Morning Jones!

 

Couldn't sleep, so did some 'serendipitous surfing' to see what rabbit hole
I fall into.

As far as how to couple an atom's emissions into the lattice.

 

"Cavity-enhanced channeling of emission from an atom into a nanofiber"

http://arxiv.org/pdf/0910.5276.pdf

 

-Mark

 

From: Jones Beene [mailto:[email protected]] 
Sent: Sunday, June 30, 2013 6:27 AM
To: [email protected]
Subject: RE: [Vo]:whispering gallery waves

 

 

Interesting that the plasmonic whispering gallery came up several years ago
in the context of an IR laser. long before AR . but of course, few in LENR
were tuned-in to the possibilities back then. 

 

http://newscenter.lbl.gov/news-releases/2009/01/22/plasmonic-whispering-gall
ery/

 

It's probably no coincidence that the geometry of interest is around 10
microns. Based on the possibility that the HotCat is essentially a robust 10
micron superradiant resonator, Rossi should be able to easily ditch the
resistance heater and pump his reactor directly with a CO2 laser, which
naturally emits where SiC is 100% reflective. The optics are available. 

 

It is a bit of a surprise that Letts & Cravens missed the CO2 laser (if they
did) - since the beat frequency is kind of a kludge.

 

The result of mating the HotCat to a small laser could be an intense laser
amplifier that would put LANL to shame. Rossi, or someone on his staff, seem
to be tuned into this now. Maybe I'm giving them too much credit. However,
there seems to have been a major breakthrough last autumn, and now they seem
to understanding the plasmonics and polariton dynamics which made it
possible. 

 

Actually, it is a safe prediction that we will see a laser-pumped HotCat
device from Rossi's team soon. What will they call it ?

 

 RayCat has a nice sound .  Reagan must be rolling over in his grave.

 

In all fairness - this could not be the work of Rossi alone unless he is a
greater genius than suspected. He should give his staff some of the credit.

 

 

 

From: Axil Axil 

The whispering gallery is located in the dome of St Paul's Cathedral,
London, and has the curious property that if two people stand at opposite
sides of the gallery, at a distance of 42 meters, and one whispers into the
wall of the dome, then the other person can hear what is being said. If the
two individuals face one another and continue the conversation across the
expanse of the dome they can no longer hear the words and have to resort to
shouting. The reason for this strange effect is that the sound bounces along
the wall of the gallery with very little loss, and so can be heard at a
greater distance than if the curved wall had no been present. It can be
viewed that there is a narrow region near the edge of the dome where the
waves propagate most efficiently, and this is known as a 'whispering gallery
mode' in honour of gallery where it was discovered. 

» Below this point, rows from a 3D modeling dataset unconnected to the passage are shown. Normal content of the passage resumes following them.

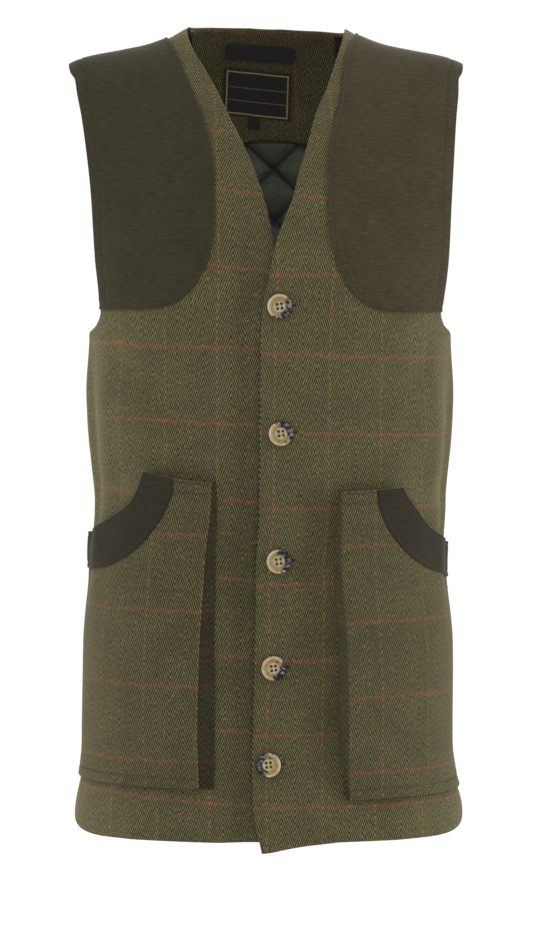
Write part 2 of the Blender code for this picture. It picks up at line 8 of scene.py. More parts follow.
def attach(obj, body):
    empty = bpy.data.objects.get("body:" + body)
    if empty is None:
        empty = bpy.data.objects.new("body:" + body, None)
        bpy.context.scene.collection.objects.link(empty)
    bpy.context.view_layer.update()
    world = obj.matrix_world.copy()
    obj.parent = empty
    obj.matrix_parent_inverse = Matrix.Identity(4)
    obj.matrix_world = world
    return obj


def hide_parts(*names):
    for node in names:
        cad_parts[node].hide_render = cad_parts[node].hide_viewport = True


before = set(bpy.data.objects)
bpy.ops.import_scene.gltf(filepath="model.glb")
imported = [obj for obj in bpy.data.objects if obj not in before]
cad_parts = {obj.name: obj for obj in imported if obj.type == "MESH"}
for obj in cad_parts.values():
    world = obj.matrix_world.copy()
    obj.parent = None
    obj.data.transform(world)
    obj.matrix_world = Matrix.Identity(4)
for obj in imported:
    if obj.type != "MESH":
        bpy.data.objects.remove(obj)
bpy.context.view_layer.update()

# Studio: a camera level with the chest, 3.5 m away, a white floor well below the vest, and four
# soft boxes: one in front, one behind and two that graze the sides.
EYE = Vector((-0.0031, -3.5, -0.222))
AIM = Vector((-0.0031, 0.0, -0.3846))
LENS = 154.1
FLOOR_HEIGHT = -1.45
FLOOR_REACH = 14.0
SURROUND_STRENGTH = 1.02

camera = bpy.data.objects.new("camera", bpy.data.cameras.new("camera"))
bpy.context.scene.collection.objects.link(camera)
camera.location = EYE
camera.rotation_euler = (AIM - EYE).to_track_quat("-Z", "Y").to_euler()
camera.data.sensor_width = 36.0
camera.data.lens = LENS
camera.data.clip_end = 100.0
bpy.context.scene.camera = camera
bpy.context.scene.view_settings.view_transform = "Standard"

world = bpy.data.worlds.new("studio")
bpy.context.scene.world = world
world.use_nodes = True
surround = world.node_tree.nodes["Background"].inputs
surround["Color"].default_value = (1.0, 1.0, 1.0, 1.0)
surround["Strength"].default_value = SURROUND_STRENGTH


def studio_light(name, place, aim, width, height, power):
    """A soft box that faces a point."""
    data = bpy.data.lights.new(name, "AREA")
    data.shape = "RECTANGLE"
    data.size = width
    data.size_y = height
    data.energy = power
    lamp = bpy.data.objects.new(name, data)
    bpy.context.scene.collection.objects.link(lamp)
    lamp.location = place
    lamp.rotation_euler = (Vector(aim) - Vector(place)).to_track_quat("-Z", "Y").to_euler()


studio_light("front_box", (-0.6, -2.0, 1.9), (0, 0, -0.30), 1.0, 1.0, 29)
studio_light("left_strip", (-2.2, -0.7, -0.1), (0, 0, -0.35), 0.6, 2.0, 22)
studio_light("right_strip", (2.2, -0.6, -0.1), (0, 0, -0.35), 0.6, 2.0, 38)
studio_light("back_box", (0.5, 3.0, 1.2), (0, 0, -0.35), 1.4, 1.4, 30)

floor_mesh = bpy.data.meshes.new("floor")
floor_mesh.from_pydata(
    [(x * FLOOR_REACH, y * FLOOR_REACH, FLOOR_HEIGHT) for x, y in ((-1, -1), (1, -1), (1, 1), (-1, 1))],
    [], [(0, 1, 2, 3)],
)
floor = bpy.data.objects.new("floor", floor_mesh)
bpy.context.scene.collection.objects.link(floor)
floor_paint = bpy.data.materials.new("white_floor")
floor_paint.use_nodes = True
paint = floor_paint.node_tree.nodes["Principled BSDF"].inputs
paint["Base Color"].default_value = (1.0, 1.0, 1.0, 1.0)
paint["Roughness"].default_value = 1.0
paint["Specular IOR Level"].default_value = 0.0
floor.data.materials.append(floor_paint)


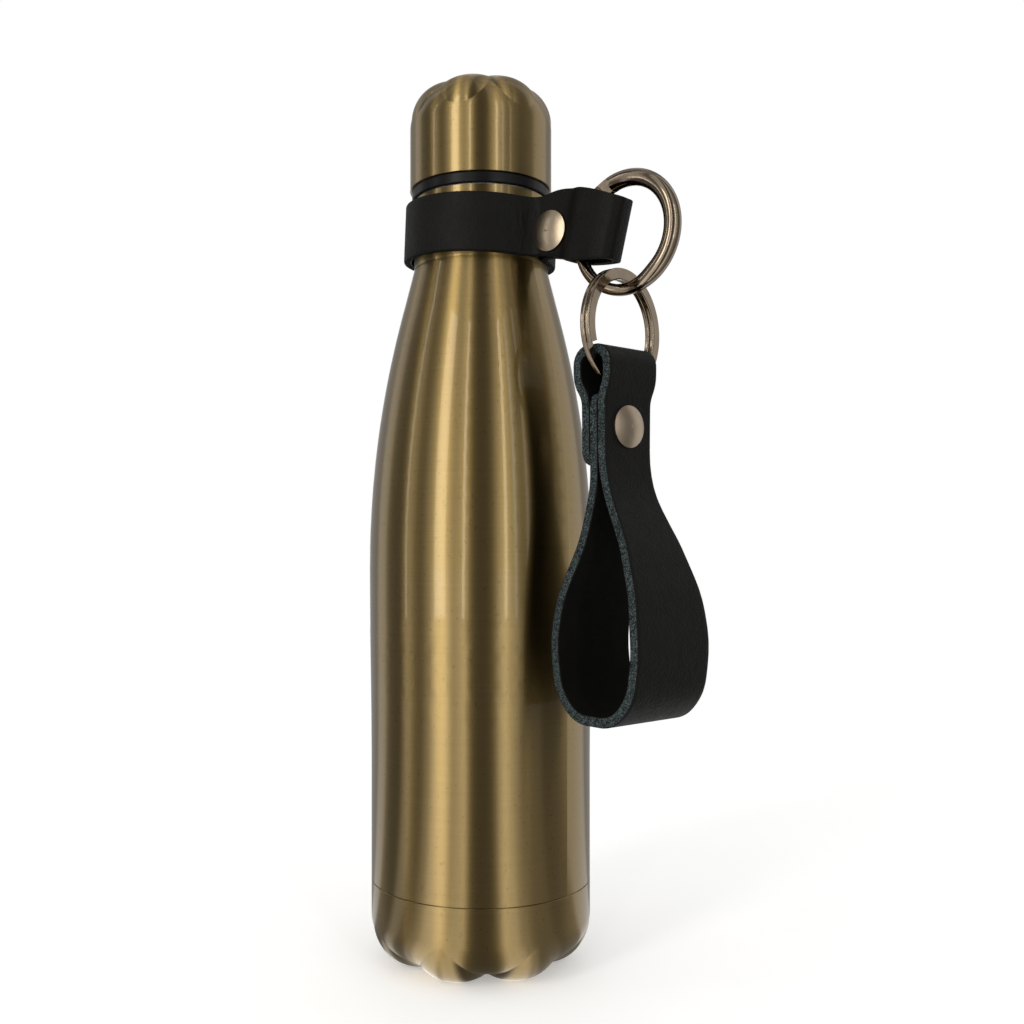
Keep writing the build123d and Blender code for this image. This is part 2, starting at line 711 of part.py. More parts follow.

 In recent times whispering gallery modes have found new fame with the
development of nano-optics. In the modern version of this effect light is
made to bounce around the edge of a glass sphere. This setup appears to be
very similar to that already depicted, although there are some subtle
differences. Under normal conditions when light reaches an interface some of
it will be reflected and some will be transmitted. However, if the light is
in glass and is travelling back into air there is an angle at which the
light can no longer be transmitted and it suffers total internal reflection
- exactly 100% of the light is reflected, a very useful effect to reduce
losses. When light is travelling around the edge of a sphere it will be
total reflected at each bounce, and so propagate with little loss (in fact a
very small amount of light leaks out with each bounce due to the curved
surface, but this get very complicated so it will be ignored for now). Since
the light will make many millions of circulations of the sphere before being
absorbed it will undergo interference with itself. This means that only
whole numbers of wavelengths of light can 'fit' around the edge of the
sphere. This selectivity causes discrete modes, known as whispering gallery
modes, to exist in the cavity, and these modes are of the lowest loss
anywhere in existence. 

 The problem when studying whispering gallery modes is that the low loss
makes it very hard to get light into- or out of- these modes. In our work we
placed light emitters around the edges of the sphere, when pumped with a
laser these emit light directly into the whispering gallery cavity mode, so
no coupling is required. To observe the output light we rely on the fact the
spheres are not quite perfect and so some light is scattered out. From the
spectra of this light we discover that only certain wavelengths are strongly
present, as expected, each corresponding to a different number of bounces
around the spheres circumference. 

 

In a Ni/H reactor, infrared light goes into the whispering galleries and
goes around and around with little attenuation. But light is lost and
strengthen because of self-interference and resonance. What remains in these
nano-resonators is ultra strong blue light but this light is far more than
just light. This EMF are plasmons. Plasmons are light and electrons whose
waveforms have joined together because of heat driven dipole excitations.

 

 The ring of light becomes an intense plasmoid of electric charge that emits
anaopole magnetic radiation right on the atoms of the nano-resonators. This
is what produces the LENR effect inside the nucleus of the atom.